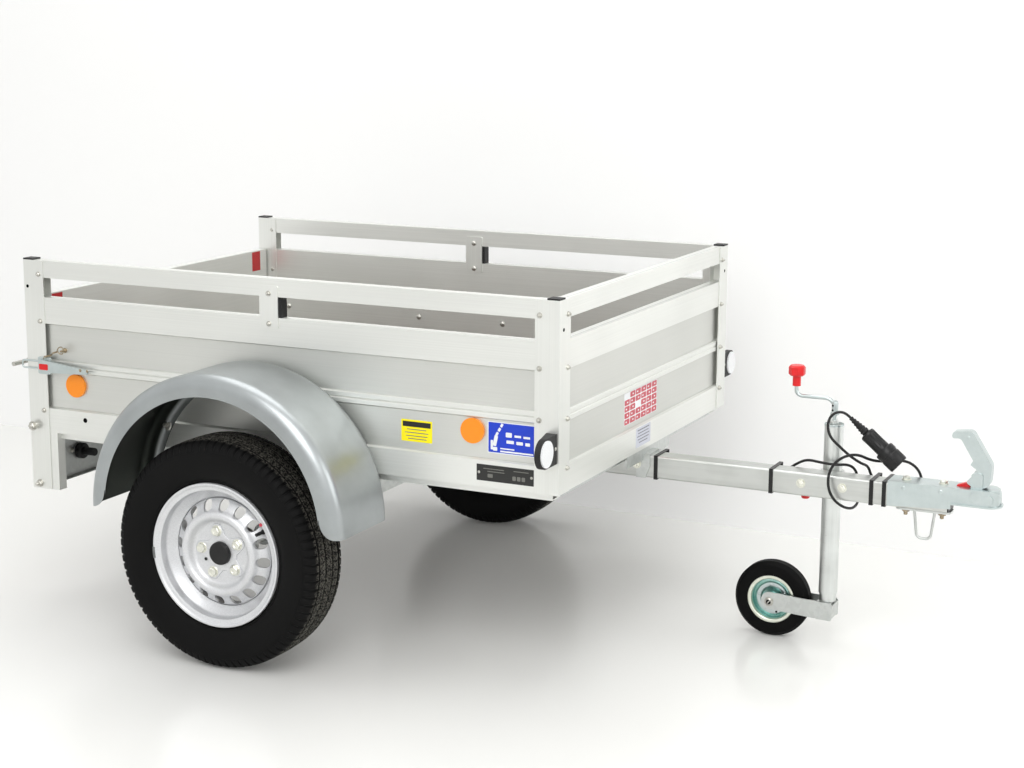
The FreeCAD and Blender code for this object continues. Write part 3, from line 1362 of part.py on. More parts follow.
def check_and_write():
    doc.recompute()
    bad = [item.Name for item in doc.Objects if "Invalid" in item.State or "Error" in item.State]
    for item in nodes:
        shape = item.Shape
        if shape.isNull() or not shape.isValid() or not shape.Solids:
            bad.append(item.Label)
    if bad:
        raise SystemExit("failed: " + ", ".join(bad))
    os.makedirs("parts", exist_ok=True)
    for item in nodes:
        item.Shape.exportStep(os.path.join("parts", item.Label + ".step"))
        box_now = item.Shape.optimalBoundingBox()
        print("%-22s solids %d volume %10.0f  x %7.1f %7.1f  y %7.1f %7.1f  z %6.1f %6.1f" % (
            item.Label, len(item.Shape.Solids), item.Shape.Volume, box_now.XMin, box_now.XMax,
            box_now.YMin, box_now.YMax, box_now.ZMin, box_now.ZMax))
    print("%d nodes" % len(nodes))


build()
check_and_write()
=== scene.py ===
import bmesh
import bpy
from math import cos, degrees, pi, radians, sin
from mathutils import Matrix, Vector


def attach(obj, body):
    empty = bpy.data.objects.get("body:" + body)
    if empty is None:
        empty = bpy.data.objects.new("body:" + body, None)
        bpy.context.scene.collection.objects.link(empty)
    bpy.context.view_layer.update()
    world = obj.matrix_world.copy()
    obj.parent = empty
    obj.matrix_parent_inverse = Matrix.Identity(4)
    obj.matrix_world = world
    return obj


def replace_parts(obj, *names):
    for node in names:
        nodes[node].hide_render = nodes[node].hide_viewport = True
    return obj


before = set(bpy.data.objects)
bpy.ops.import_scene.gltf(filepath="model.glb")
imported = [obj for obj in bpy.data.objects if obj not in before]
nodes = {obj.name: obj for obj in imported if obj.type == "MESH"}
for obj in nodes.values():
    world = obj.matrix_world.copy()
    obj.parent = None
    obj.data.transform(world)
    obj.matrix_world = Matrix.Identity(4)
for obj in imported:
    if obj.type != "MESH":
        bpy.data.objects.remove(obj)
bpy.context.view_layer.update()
axleSpot = (-0.478, 0.742, 0.289)  # left wheel's centre, the right one is its mirror image
print("frame loaded")


def addObject(name, data):
    thing = bpy.data.objects.new(name, data)
    bpy.context.collection.objects.link(thing)
    return thing


# camera, matched to the picture by the trailer's corners
view = {
    "place": (2.0980, -4.4894, 1.6153),  # metres
    "yaw": 25.685, "pitch": 11.401, "roll": 0.266,  # degrees
    "lens": 66.31, "sensor": 36, "far": 60,  # the lens and sensor in mm, the far end of the view in metres
}


def placeCamera():
    yaw, pitch, roll = (radians(view[key]) for key in ("yaw", "pitch", "roll"))
    ahead = Vector((-sin(yaw) * cos(pitch), cos(yaw) * cos(pitch), -sin(pitch)))
    level = Vector((cos(yaw), sin(yaw), 0))
    rise = level.cross(ahead)
    right = level * cos(roll) + rise * sin(roll)
    up = rise * cos(roll) - level * sin(roll)
    lens = bpy.data.cameras.new("camera")
    lens.lens, lens.sensor_width, lens.clip_end = view["lens"], view["sensor"], view["far"]
    camera = addObject("camera", lens)
    turn = Matrix((right, up, -ahead)).transposed().to_4x4()
    camera.matrix_world = Matrix.Translation(view["place"]) @ turn
    bpy.context.scene.camera = camera


placeCamera()
bpy.context.scene.view_settings.view_transform = "Standard"


# materials

def fromHex(code, share=1.0):
    # sRGB hex to linear colour, darkened or lightened by a share
    parts = [int(code[i:i + 2], 16) / 255 for i in (0, 2, 4)]
    return [share * (c / 12.92 if c <= 0.04045 else ((c + 0.055) / 1.055) ** 2.4) for c in parts] + [1]


def linkUp(tree, node, links):
    # links are input: (node, output)
    for key, (source, output) in links.items():
        tree.links.new(source.outputs[output], node.inputs[key])


def addNode(tree, kind, settings={}, links={}):
    # settings are node properties, input values or a ramp's stops, which are (place, linear colour)
    node = tree.nodes.new("ShaderNode" + kind)
    for key, given in settings.items():
        if key == "stops":
            for element, (place, colour) in zip(node.color_ramp.elements, given):
                element.position, element.color = place, colour
        elif isinstance(key, int) or key in node.inputs:
            node.inputs[key].default_value = given
        else:
            setattr(node, key, given)
    linkUp(tree, node, links)
    return node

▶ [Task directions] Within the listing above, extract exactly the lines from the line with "box_now = item.Shape.optimalBoundingBox()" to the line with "bpy.context.scene.collection.objects.link(empty)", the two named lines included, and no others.

▶ [Correct answer]
        box_now = item.Shape.optimalBoundingBox()
        print("%-22s solids %d volume %10.0f  x %7.1f %7.1f  y %7.1f %7.1f  z %6.1f %6.1f" % (
            item.Label, len(item.Shape.Solids), item.Shape.Volume, box_now.XMin, box_now.XMax,
            box_now.YMin, box_now.YMax, box_now.ZMin, box_now.ZMax))
    print("%d nodes" % len(nodes))


build()
check_and_write()
=== scene.py ===
import bmesh
import bpy
from math import cos, degrees, pi, radians, sin
from mathutils import Matrix, Vector


def attach(obj, body):
    empty = bpy.data.objects.get("body:" + body)
    if empty is None:
        empty = bpy.data.objects.new("body:" + body, None)
        bpy.context.scene.collection.objects.link(empty)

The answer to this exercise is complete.